Door OZB te gaan heffen op grond en kassen wordt efficiënt grondgebruik gestimuleerd en woningbouw bevorderd.
Het intrekken van de vrijstelling op onroerendezaakbelasting (OZB) is één van de instrumenten die onderzocht is om de bouw van woningen aan te wakkeren. Door schaarste aan beschikbare betaalbare grond komt gebiedsontwikkeling nu moeilijk op gang. Het belasten van grond waarvoor nu nog een OZB-vrijstelling geldt, maakt het aanhouden van de grond duurder en heeft een drukkende werking op de grondprijs. De maatregel zal leiden tot meer inkomsten van gemeenten, maar die kunnen niet verplicht worden dit geld te besteden aan woningbouw. Dat tast de autonomie van de gemeenten aan.
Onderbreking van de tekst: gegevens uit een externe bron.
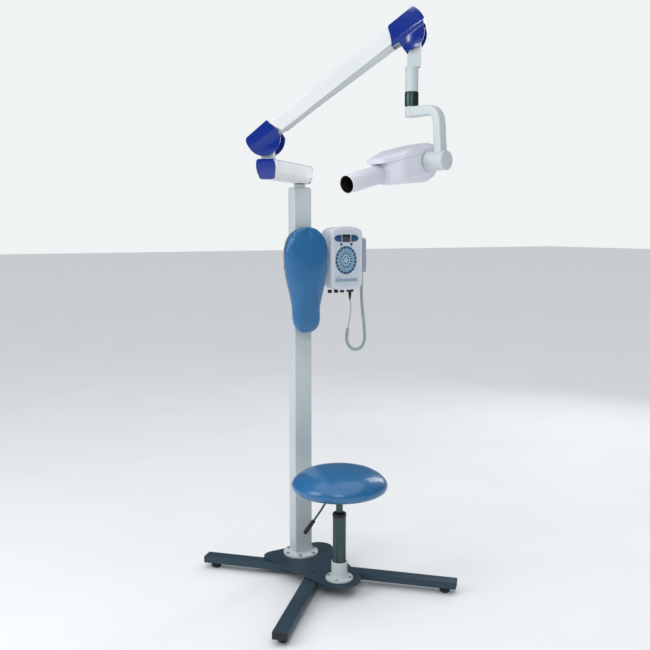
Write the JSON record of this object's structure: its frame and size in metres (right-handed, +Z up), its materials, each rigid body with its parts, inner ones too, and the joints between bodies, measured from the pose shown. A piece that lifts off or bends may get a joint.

Meerdere varianten mogelijk grondbelasting
Uit een brede interdepartementale beleidsevaluatie van vijftien mogelijke grondmarktinstrumenten gaan er drie over directe grondbelasting. De intrekking van de OZB-vrijstelling lijkt daarvoor de meest bruikbare. Invoeren van een aparte grondbelasting wordt door de interdepartementale werkgroep minder positief beoordeeld. Het is te ongericht. Bij een daling van de grondprijs draait de eigenaar er volledig voor op. Het kan alleen werken met een landelijk tarief dat beperkt gehouden wordt. Omdat een algemene grondbelasting ook grond treft waarop al is gebouwd, is deze volgens eerder onderzoek minder geschikt om bouwprojecten vlot te trekken. Een derde variant, een specifieke grondbelasting van bouwgrond met woonbestemming, kan wel werken.
Ingrijpen op de grondmarkt staat op de politieke agenda. Een Kamermeerderheid en het recente coalitieakkoord spreken zich uit voor invoering van een planbatenheffing en een grondbelasting om dat probleem aan te pakken.
Afromen grondsurplus
Zo’n gemeentelijke planbatenheffing is een heffing over het verschil tussen landbouwwaarde en bouwgrondwaarde. Dat is het grondsurplus en wordt berekend over de waarde van grond waarop mag worden gebouwd en de waarde van die grond bij de functie die het daarvoor had. De verwachting is dat zo’n heffing de verwervingskosten van bouwgrond zal verlagen. Een ontwikkelaar zal minder over hebben voor grond wanneer bij de start van de bouw nog zo’n planbatenheffing moet worden betaald. Nog voordat kan worden begonnen met bouwen, moet de grondeigenaar over de grondwaardestijging die heffing namelijk afrekenen. Doordat een grondeigenaar rekening gaat houden met de planbatenheffing, daalt de grondprijs. Daardoor zijn woningbouwprojecten beter rendabel te maken, blijkt ook uit onderzoek dat voorafging aan de beleidsevaluatie.